Some stocks are more popular than others. But that doesn't mean they're always the best shares to hold. Michael Farr, president of Farr, Miller and Washington, gave his assessment of five of the most widely held companies.
General Electric —“I have liked General Electric for a long time. I have owned it at much higher levels and continue to own it at much higher levels. I think they have been in the best position than all the other financials at eleven times earnings. I think growth will continue at around 11 percent, 6 1/4 percent dividend.”
(See the accompanying video for Farr's full take on these five stocks.)
Exxon —“Exxon is probably the best in class of the oils. Eight percent earnings growth, around a two, two and a quarter percent in the dividend. The best return on capital, most stable track record...Probably won’t be a hot stock but will be a safe stock.”
Microsoft —"Microsoft in particular, looks to me fairly inexpensive. At eleven times earnings, with a huge amount of cash on the balance sheet, no real need to access capital markets. Ten percent earnings growth, I think it probably makes sense.”

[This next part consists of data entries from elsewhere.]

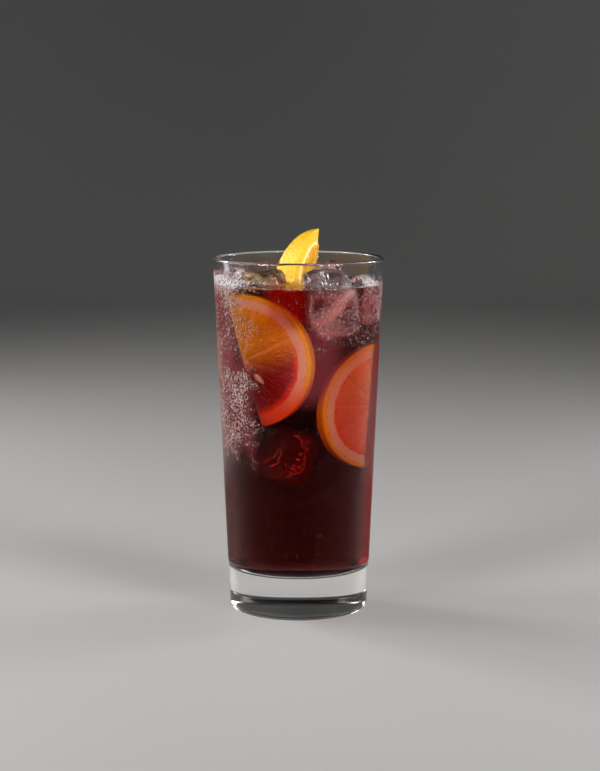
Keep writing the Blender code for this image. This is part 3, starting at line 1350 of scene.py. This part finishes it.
    def build_seed(self, x: float, y: float, turn: float) -> bpy.types.Object:
        """Makes a seed half sunk in the front face: an ellipsoid drawn to a point at one end.

        Args:
            x: Its place across the slice.
            y: Its place along the cut.
            turn: How it's turned in the face, in degrees.

        Returns:
            The seed.
        """
        half_long, half_wide, half_thick = 2.9 * MM, 1.35 * MM, 1.0 * MM
        points, faces, _ = turned(arc((0.0, 0.0), 1.0, -90, 90, 16), 20)
        taper = 1 - 0.35 * (points[:, 2] + 0.2)
        local = np.stack((points[:, 2] * half_long, points[:, 0] * half_wide * taper,
                          points[:, 1] * half_thick * taper), axis=-1)
        spin = Matrix.Translation((x, y, 0.25 * MM)) @ Matrix.Rotation(math.radians(turn), 4, "Z")
        return make_piece(self.name + "_seed", placed(local, self.matrix() @ spin), faces,
                          [SeedFinish().material()], local=local)


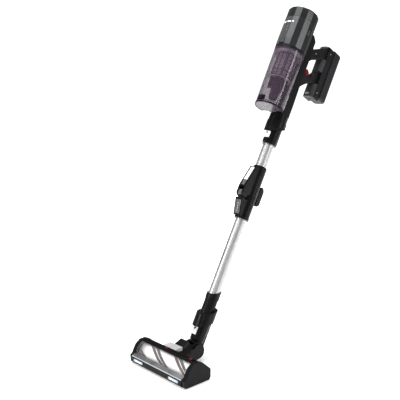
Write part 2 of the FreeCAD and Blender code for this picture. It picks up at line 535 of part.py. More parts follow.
def bin_nodes():
    outer = bin_solid(0).cut(cone(BIN_R_LOW - BIN_WALL, BIN_R_TOP - BIN_WALL, BIN_LOW - 0.01, BIN_TOP + 0.01, BIN_Y))
    floor = cyl(BIN_R_LOW - 1, BIN_LOW, BIN_LOW + 3, BIN_Y).common(box(-60, 60, LID_AXIS_Y + 2, 10, 700, 900))
    wall = fuse(outer, floor).common(box(-60, 60, -120, 20, BIN_LOW, RIM_LOW))
    ears = [box(a, b, LID_AXIS_Y - 2.5, LID_AXIS_Y + 2.5, 779.3, BIN_LOW + 3) for a, b in ((12.4, 16.4), (-16.4, -12.4))]
    wall = cut(fuse(wall, *ears), rod_y(PORT_R, -30, 10, PORT_Z))
    wall = fuse(wall, bar(1.6, -16.4, 16.4, LID_AXIS_Y, LID_AXIS_Z))
    wand_node("dust_bin", wall)
    rim = bin_solid(0).cut(cyl(43.5, 700, 1000, BIN_Y)).common(box(-60, 60, -120, 20, RIM_LOW, BIN_TOP))
    catch = box(-12, 12, BIN_Y - BIN_R_LOW - 4, BIN_Y - 40, 786, 802).cut(bin_solid(0.01))
    catch = cut(catch, box(-8.4, 8.4, -130, BIN_Y - BIN_R_LOW - 1.6, 788, 800))
    wand_node("bin_rim", group(rim, catch))
    button = rounded(-8.0, 8.0, BIN_Y - BIN_R_LOW - 6.4, BIN_Y - BIN_R_LOW - 3.3, 788.4, 799.6, 2.0, "y")
    wand_node("lid_button", button)
    wand_node("pre_filter", cyl(43.0, 968.5, 980, BIN_Y))
    shroud = fuse(tube(33.0, 30.5, 884, 963, BIN_Y), tube(47.2, 12, 963, 966.5, BIN_Y), tube(38.0, 20, 880, 884, BIN_Y))
    holes = []
    for k in range(6):
        for i in range(16):
            hole = Part.makeCylinder(2.0, 40, V(0, 0, 893 + 12 * k), X_AXIS)
            hole.rotate(V(0, 0, 0), V(0, 0, 1), 22.5 * i + 11.25 * (k % 2))
            hole.translate(V(0, BIN_Y, 0))
            holes.append(hole)
    wand_node("cyclone_shroud", shroud.cut(Part.makeCompound(holes)))
    inner = fuse(cone(13.0, 20.0, 812, 884, BIN_Y), cyl(20.0, 884, 962, BIN_Y))
    inner = inner.cut(fuse(cone(11.0, 18.0, 811, 884, BIN_Y), cyl(18.0, 884, 963, BIN_Y)))
    fins = [box(11.5, 31, -1, 1, 848, 880) for _ in range(8)]
    for i, fin in enumerate(fins):
        fin.rotate(V(0, 0, 0), V(0, 0, 1), 45 * i + 20)
        fin.translate(V(0, BIN_Y, 0))
    fins = [f.cut(cone(12.0, 19.0, 811, 884, BIN_Y)) for f in fins]
    wand_node("cyclone_cone", fuse(inner, *fins))
    edge = LID_AXIS_Y - 3.8
    front = box(-60, 60, -130, edge, 700, 800)
    lid = cyl(BIN_R_LOW - 2, 780, 784.6, BIN_Y).cut(cyl(BIN_R_LOW - 5, 782.6, 790, BIN_Y)).common(front)
    web = box(-40, 40, edge - 5, edge, 780, 784.6).common(cyl(BIN_R_LOW - 2, 770, 790, BIN_Y))
    lid = fuse(lid, web, box(-12, 12, edge - 5, LID_AXIS_Y, LID_AXIS_Z - 1.5, LID_AXIS_Z + 2.6),
               bar(3.0, -12, 12, LID_AXIS_Y, LID_AXIS_Z))
    wand_node("bin_lid", lid.cut(bar(1.6 + SLIP, -20, 20, LID_AXIS_Y, LID_AXIS_Z)))
    wand_node("lid_rim", tube(BIN_R_LOW + 0.8, BIN_R_LOW - 2, 779.4, 784.6, BIN_Y).common(front))


def hand_nodes():
    wand_node("nozzle_socket", nozzle_socket())
    band = tube(32.0, 26.0, 700, 782).common(over(RIM, RIM_SLANT)).common(under(RIM + 8, RIM_SLANT))
    wand_node("nozzle_seal", band)
    wand_node("spine_duct", spine_duct())
    wand_node("motor_housing", motor_housing())
    wand_node("front_panel", front_panel())
    wand_node("suction_motor", suction_motor())
    wand_node("impeller", impeller())
    wand_node("filter_cap", filter_cap())
    wand_node("exhaust_filter", tube(SHELL_R - 2.4, 33, CAP_SEAM - 8, CAP_SEAM + 12, BIN_Y))
    button = rounded(-10.0, 10.0, BIN_Y - 53.4, BIN_Y - 50.2, 986.4, 998.6, 2.0, "y")
    wand_node("bin_release_button", button)
    selector = fuse(rounded(-8, 8, 20.4, 24.6, 1047.5, 1061, 2.0, "y"), box(-3, 3, 16.5, 20.6, 1053.5, 1059.5))
    wand_node("power_selector", selector)


head_nodes()
node("swivel_arm", swivel_arm())
brush_nodes()
drive_nodes()
wand_nodes()
hand_nodes()
handle_nodes()
battery_nodes()
bin_nodes()

os.makedirs("parts", exist_ok=True)
for name, shape in NODES.items():
    shape.exportStep("parts/" + name + ".step")
    print(name, len(shape.Solids), shape.isValid(), round(shape.Volume))
print(len(NODES), "nodes")
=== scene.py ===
import bpy
import bmesh
import math
import random
from mathutils import Matrix, Vector


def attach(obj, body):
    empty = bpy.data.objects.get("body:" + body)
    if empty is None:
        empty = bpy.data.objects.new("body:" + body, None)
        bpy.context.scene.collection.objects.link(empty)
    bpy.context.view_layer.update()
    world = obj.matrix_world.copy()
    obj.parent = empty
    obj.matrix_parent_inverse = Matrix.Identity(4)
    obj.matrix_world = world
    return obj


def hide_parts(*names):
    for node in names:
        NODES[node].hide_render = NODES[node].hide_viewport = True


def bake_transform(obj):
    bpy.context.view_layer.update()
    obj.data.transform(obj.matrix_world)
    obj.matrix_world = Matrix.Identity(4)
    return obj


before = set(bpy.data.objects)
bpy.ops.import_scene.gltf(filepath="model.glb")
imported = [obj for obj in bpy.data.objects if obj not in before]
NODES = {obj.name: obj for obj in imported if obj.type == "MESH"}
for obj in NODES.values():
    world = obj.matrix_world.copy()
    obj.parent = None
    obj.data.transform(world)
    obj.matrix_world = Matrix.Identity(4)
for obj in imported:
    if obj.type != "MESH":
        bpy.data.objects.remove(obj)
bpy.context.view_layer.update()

LEAN = math.radians(28.6)
WAND = Matrix.Translation((0, 0.076, 0.039)) @ Matrix.Rotation(-LEAN, 4, "X")   # wand frame to row frame
rng = random.Random(7)


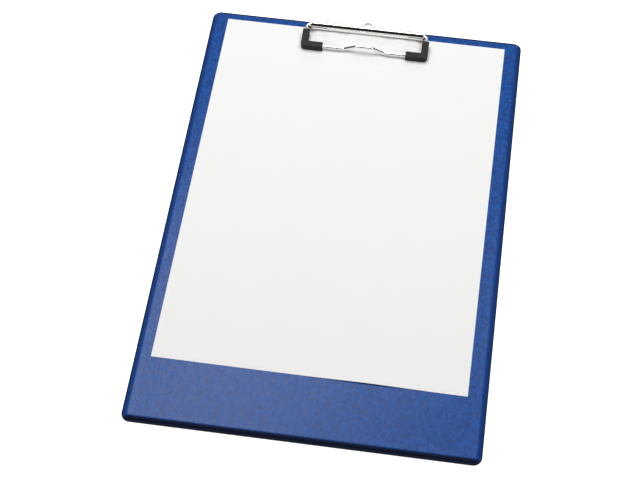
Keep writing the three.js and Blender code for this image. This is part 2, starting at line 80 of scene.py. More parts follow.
# ---- clip plate -------------------------------------------------------------------
PLATE_THICKNESS = 0.6
PLATE_WIDTH = 76
PLATE_CORNER = 2.5
PLATE_REACH = 11.9  # from the barrel's axis to the foot's front edge
BARREL_RADIUS = 3.375
BARREL_END_ANGLE = 320  # in degrees, round the barrel from the upright wall
WALL_BEND = 1.2
FOOT_OVERLAP = 0.5  # of the flat foot and the barrel's section
SLOT_SKIN = 0.01  # of metal over the slot that the tab slides in
PLATE_BEVEL = 0.12

# ---- hanging tab and guide --------------------------------------------------------
TAB_WIDTH = 13
TAB_SIDE_GAP = 0.35
TAB_NOSE_PROUD = 2.5  # beyond the shoulders
TAB_NOSE_RADIUS = 3.35
TAB_NOSE_STEPS = 32
TAB_HOLE_RADIUS = 3
TAB_HOLE_MARGIN = 1.8  # between the hole and the shoulders' line
TAB_STOP_LENGTH = 2.4
TAB_BEVEL = 0.1
GUIDE_WALL = 0.7
NECK_AHEAD = 4.7  # from the barrel's axis to the front end of the tab's slot

# ---- rivets -----------------------------------------------------------------------
RIVET_SPACING = 52
RIVET_SHANK = 2  # radii
RIVET_FRONT_HEAD = 3
RIVET_HOLE_GAP = 0.25
RIVET_PLATE_GAP = 0.02
DOME_ANGLES = range(0, 90, 6)  # in degrees, from the front head's edge up to near its top
BACK_HEAD_EXTRA = 0.1  # by which the back head is thicker than the front one
BACK_HEAD_FLAT = 1.2  # from the back head's edge to its flat middle
BACK_HEAD_EDGE = 0.3
BACK_HEAD_RISE = 0.08  # of its underside, from the flat middle to the edge

# ---- wire bail and sleeves --------------------------------------------------------
WIRE_RADIUS = 1.25
WIRE_END_ROUND = 0.25
WIRE_BEND = 2.75
BAIL_WIDTH = 90
BAIL_DEPTH = 19
STUB_END = 16  # from the clip's middle to the stubs' inner ends
HUMP_RISE = 4.27
HUMP_FOOT = 15  # half widths
HUMP_TOP = 5.8
HUMP_BEND = 2.6
SLEEVE_SIZE = 5.1
SLEEVE_HEIGHT = 5
SLEEVE_CORNER = 3
SLEEVE_EDGE = 0.45
SLEEVE_BORE = 1.4

# ---- springs and bushes -----------------------------------------------------------
SPRING_WIRE = 0.45  # radius
SPRING_TURNS = 10
SPRING_PITCH = 1.3
SPRING_TAIL = 1
SPRING_STEPS = 30  # in one turn
SPRING_SIDES = 12
BUSH_BORE = 1.4
BUSH_CHAMFER = 0.35

# ---- paper ------------------------------------------------------------------------
PAPER_THICKNESS = 0.12
PAPER_TURN = -0.2  # degrees, the sheet was pushed in slightly askew
PAPER_LIFT = 0.04  # over the metal under it
PAPER_MARGIN = 0.4  # round that metal, before the sheet starts to come down
PLATE_RAMP = 4.0  # run over which the sheet climbs onto the plate
GUIDE_RAMP = 11.0
PAPER_COLUMNS = 140
FAR_RUN = 34  # length of the far end, which climbs and has denser rows
PAPER_ROWS = ((FAR_RUN, 70), (9, 32), (0, 32))  # up to a distance from the far end: rows
BULGE_RISE = 1.4  # of the sheet's far end, which was pushed in until it met the barrel
BULGE_RUN = 7.5  # over which it rises
BULGE_AHEAD = 2.9  # from the barrel's axis to the bulge's top
BARREL_GAP = 0.08  # between the sheet and the barrel
WAVE_HEIGHT = 0.02
WAVE_SPANS = (60, 80)  # across and along the sheet
WAVE_SLICE = 2.5  # of the noise
WAVE_GROWTH = 20  # the waves are whole from 1/20 of the sheet's length on
WAVE_GAP = 10  # between the waves and the far run
CURL_HEIGHT = 0.9  # lift of the sheet's free end
CURL_SHARE = 0.12  # of the sheet's length, over which it rises
CURL_PLACE = 0.69  # the lift's middle and spread, in shares of the sheet's width
CURL_SPREAD = 0.13

# ---- finish of the meshes ---------------------------------------------------------
BEND_STEPS = 12  # in a quarter turn
BARREL_STEPS = 72
BARREL_CELLS = 60  # along the barrel
STRAIGHT_SHARES = (0.04, 0.3, 0.7, 0.96)  # of a straight run of wire
WIRE_SIDES = 28
TURNED_STEPS = 64
OVERCUT = 1  # by which cutters pass through a piece


# ---- mesh helpers -----------------------------------------------------------------


def box_mm(node):
    """Lowest and highest corner of a CAD node, in millimetres."""
    low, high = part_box(node)
    return low / MM, high / MM


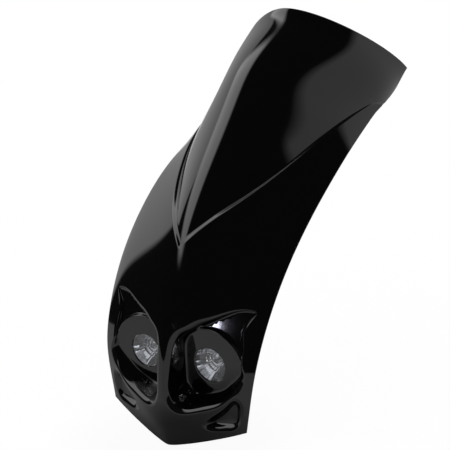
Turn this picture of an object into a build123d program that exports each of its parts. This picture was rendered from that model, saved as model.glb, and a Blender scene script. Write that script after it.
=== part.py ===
from build123d import *
from collections import namedtuple
from math import cos, sin, pi, hypot, radians
import os

# Twin-headlight fairing for a motorcycle, in millimetres.
# A one-piece gloss shell carries two reflector lamps in deep eye-shaped pockets.
# The front faces -Y, +X is the viewer's right and +Z is up.
# The origin is the middle of the four fixing studs, on the back face of the lamp floor.

# Shell
wall = 3.0
floor_wall = 3.0
skirt = 60.0
overrun = 0.12
deep_reach = 400.0
cut_past = 1.0
core_inset = 24.0
trim_depth = 40.0
trim_below = (16, 90)
trim_above = (60, 52)
recess_reach = 100.0
chin_backing_width = 114.0
chin_backing_start = 37.0

# Lamps: both face straight ahead, side by side
lamp_pitch = 106.6
lamp_diameter = 50.0
lamp_clearance = 0.4
lip_width = 1.2
lip_thickness = 1.0
glass_thickness = 1.2
glass_inset = 0.5
rim_depth = 2.4
bowl_depth = 27.0
neck_length = 9.0
neck_diameter = 19.0
neck_bore = 12.0
bowl_wall = 1.4
bowl_mouth_slope = (0.35, 1)
bowl_neck_slope = (1, 0.45)
capsule_diameter = 9.0
capsule_length = 17.0
foot_diameter = 7.0
foot_length = 4.0
foot_taper = 2.0
base_length = 8.0
pin_spacing = 5.33
pin_diameter = 1.5
pin_length = 7.5
pin_seat = 5.0
pin_clearance = 0.1
pin_end_gap = 0.5
socket_width = 18.0
socket_height = 10.0
socket_depth = 10.0
socket_corner = 2.0
lead_hole = 2.0
collar_height = 4.0
collar_width = 7.6
gasket_width = 1.8
clamp_thickness = 2.5
clamp_overlap = 0.55
clamp_screws = 3
screw_diameter = 3.0
screw_clearance = 0.2
screw_depth = 5.0
head_diameter = 5.6
head_height = 2.0
socket_drive = 2.5
drive_depth = 1.2

# Fixing studs on the back of the lamp floor
stud_spacing_x = 56.0
stud_spacing_z = 68.0
stud_diameter = 6.0
stud_length = 16.0
stud_flange_diameter = 15.0
stud_flange_thickness = 1.6
stud_chamfer = 0.6

# Pockets, as front-view corners (x, z, corner radius) on the lamp floor and at the nose depth
nose_depth = 40.0
mouth_reach = 1.8
pocket_floor = [(115, 77, 5), (86, 75, 30), (39, 50, 12), (22, 37, 8), (13.5, 22, 8),
                (13.5, -47, 8), (50, -47, 12), (88, -20, 22), (104, -4, 10), (104, 50, 20)]
pocket_mouth = [(115, 77, 5), (86, 76, 30), (36, 58, 20), (13, 50, 14), (7.5, 22, 14),
                (7.5, -56, 12), (62, -57, 20), (107, -44, 22), (118, -14, 10), (104, 50, 20)]
boss_radius = 51.0
facet_points = [(30, 0, 50), (109, 0, 5), (113.5, 27, 74)]

# Scoops below the pockets
scoop_corners = [(51, -79, 3), (98, -29, 7), (109, -45, 9), (101, -76, 11)]
scoop_floor = [(55, -20, -72), (98, -12, -34), (100, -14.5, -72)]

# Outline stations: the centre line and the side edge are (y, z) points seen from the side
Station = namedtuple("Station", "centre edge half_width nose_flat edge_angle edge_pull")
body_stations = [
    Station((-39, -113.5), (-13, -80), 110.5, 0.12, 28.5, 0.29),
    Station((-46, -50), (-5.5, -5), 122, 0.26, 33, 0.23),
    Station((-35, 21), (14.5, 45), 127.5, 0.10, 41, 0.18),
    Station((-1, 106), (58, 107), 133.5, 0.14, 47, 0.22),
    Station((32, 165), (116, 161), 138.5, 0.20, 44, 0.26),
    Station((92, 228), (203, 216), 142, 0.18, 49, 0.31),
    Station((176, 302), (299, 256), 139.5, 0.23, 65, 0.49),
    Station((232, 347), (427, 308), 140.5, 0.25, 74, 0.59),
]
screen_stations = [
    Station((14, 131), (76, 118), 76, 0.31, 39, 0.60),
    Station((24, 148), (87, 125.5), 82, 0.31, 39, 0.60),
    Station((98, 243), (154, 172), 107, 0.30, 52, 0.475),
    Station((175, 322), (231, 229.5), 123, 0.28, 53.5, 0.49),
    Station((253, 386), (339.5, 266.5), 136, 0.36, 69, 0.485),
    Station((332, 435), (463, 329), 145.5, 0.36, 84, 0.455),
]
side_corner = (463, 329)

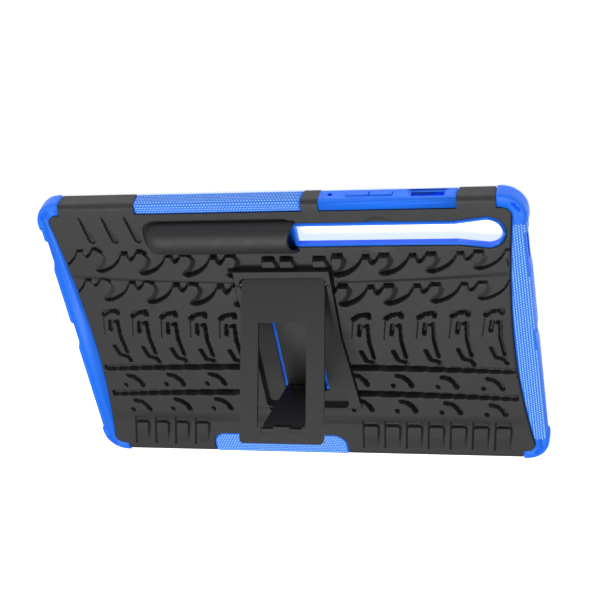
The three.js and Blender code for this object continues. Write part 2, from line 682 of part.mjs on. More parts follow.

Wal Mart —"Wal Mart’s done very well, I just think it’s too expensive at these levels. We have seen a great trade depth, consumers that were buying at higher end retailers are all going to Wal Mart now. Wal Mart’s numbers look pretty good but at 15 1/2 times while the consumer is still shrinking and feeling pressure, and housing prices are still dropping, I’d like to buy it a little cheaper.”
Pfizer—"My least favorite of the five. Lipitor is coming off patent here, their going to loose 25 percent of their revenue coming up. Pfizer certainly look’s pretty cheap at 7 ½ times earnings but I’m only seeing projected earning growth of about 2 percent.”
Disclosure information on Farr's stock holdings was not available.